The Activation of Protamine 1 Using Epigenome Editing Decreases the Proliferation of Tumorigenic Cells

Front Genome Ed. 2022 Jun 16;4:844904. doi: 10.3389/fgeed.2022.844904. eCollection 2022.


DNA methyltransferases (DNMT) and histone deacetylases (HDAC) inhibitors are used as cancer epigenome drugs. However, these epigenetic drugs lack targeting specificity and could risk inducing genome instability and the expression of oncogenes. Therefore, there is a need to develop new therapeutic strategies where specific cancer genes can be targeted for silencing or activation.

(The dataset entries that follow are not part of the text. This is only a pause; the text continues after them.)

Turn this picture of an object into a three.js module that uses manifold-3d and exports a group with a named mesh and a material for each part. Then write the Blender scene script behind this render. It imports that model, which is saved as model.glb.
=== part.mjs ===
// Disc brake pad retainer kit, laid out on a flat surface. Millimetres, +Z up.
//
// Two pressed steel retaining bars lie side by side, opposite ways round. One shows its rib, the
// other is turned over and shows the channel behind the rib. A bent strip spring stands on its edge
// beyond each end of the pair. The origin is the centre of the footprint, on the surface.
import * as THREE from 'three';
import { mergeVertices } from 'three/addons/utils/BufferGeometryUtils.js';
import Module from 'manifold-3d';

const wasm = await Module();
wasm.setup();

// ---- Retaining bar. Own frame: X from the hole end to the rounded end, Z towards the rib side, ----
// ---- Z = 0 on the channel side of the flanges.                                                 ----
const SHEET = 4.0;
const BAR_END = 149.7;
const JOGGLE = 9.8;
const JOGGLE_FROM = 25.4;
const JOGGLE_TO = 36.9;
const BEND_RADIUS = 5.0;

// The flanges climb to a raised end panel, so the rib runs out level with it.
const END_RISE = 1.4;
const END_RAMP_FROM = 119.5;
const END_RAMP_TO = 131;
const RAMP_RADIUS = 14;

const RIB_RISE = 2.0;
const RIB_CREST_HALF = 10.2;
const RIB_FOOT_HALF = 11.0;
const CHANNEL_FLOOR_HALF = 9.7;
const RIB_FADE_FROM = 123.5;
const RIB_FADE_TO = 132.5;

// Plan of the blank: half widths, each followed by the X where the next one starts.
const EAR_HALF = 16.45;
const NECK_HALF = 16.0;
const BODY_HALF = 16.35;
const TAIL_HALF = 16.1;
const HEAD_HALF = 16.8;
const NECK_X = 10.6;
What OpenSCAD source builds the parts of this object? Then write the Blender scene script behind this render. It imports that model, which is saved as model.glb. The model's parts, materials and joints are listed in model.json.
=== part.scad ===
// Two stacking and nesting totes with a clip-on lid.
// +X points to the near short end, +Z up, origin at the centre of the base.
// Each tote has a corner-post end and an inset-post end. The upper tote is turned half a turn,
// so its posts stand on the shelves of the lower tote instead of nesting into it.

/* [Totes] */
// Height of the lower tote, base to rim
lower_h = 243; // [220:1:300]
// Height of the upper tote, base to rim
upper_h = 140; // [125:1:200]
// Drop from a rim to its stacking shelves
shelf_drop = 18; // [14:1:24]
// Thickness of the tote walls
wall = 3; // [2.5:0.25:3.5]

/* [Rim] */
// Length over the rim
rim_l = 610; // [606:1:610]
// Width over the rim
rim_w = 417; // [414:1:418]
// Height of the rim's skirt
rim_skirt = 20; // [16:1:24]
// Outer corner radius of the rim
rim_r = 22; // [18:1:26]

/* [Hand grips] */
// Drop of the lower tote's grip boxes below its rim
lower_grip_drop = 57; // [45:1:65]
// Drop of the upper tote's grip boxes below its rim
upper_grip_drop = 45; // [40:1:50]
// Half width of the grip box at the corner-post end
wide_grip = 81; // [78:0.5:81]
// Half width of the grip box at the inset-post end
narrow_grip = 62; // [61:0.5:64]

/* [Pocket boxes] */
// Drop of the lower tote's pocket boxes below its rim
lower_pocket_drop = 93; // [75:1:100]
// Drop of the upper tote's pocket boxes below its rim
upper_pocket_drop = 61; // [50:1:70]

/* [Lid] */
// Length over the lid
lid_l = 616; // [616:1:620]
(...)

The CRISPR/dCas9 system represents a promising, powerful therapeutic tool because of its simplicity and specificity. Protamine 1 (PRM1) is exclusively expressed in sperm and has a vital role in the tight packaging of DNA, thus inducing transcriptional silencing in sperm cells. We hypothesized that the activation of the PRM1 gene in tumorigenic cells would lead to DNA condensation and reduce the proliferation of these cells. To test our hypothesis, we transfected human embryonic kidney cells 293T with a dCas9-P300 plasmid that adds acetyl groups to the promoter region of PRM1 via specific gRNAs plasmids. RNA-Seq analysis of transfected cells revealed high specificity of targeted gene activation. PRM1 expression resulted in a significant decrease in cell proliferation as measured by the BrdU ELISA assay. To confirm that the activation of PRM1 was due to acetyl groups deposited to H3K27, a ChIP-qPCR was performed. The acetylation of the PRM1 promoter region targeted by dCas9-p300 in transfected cells was higher than that of the control cells. Interestingly, the targeted promoter region for acetylation showed reduced DNA methylation. These findings demonstrate the efficacy of epigenome editing in activating PRM1 in non-expressing tumorigenic cells, which could be used as a promising therapeutic strategy in cancer treatment.

Keywords: PRM1; activation; cancer; epigenome editing; proliferation; tumorigenesis.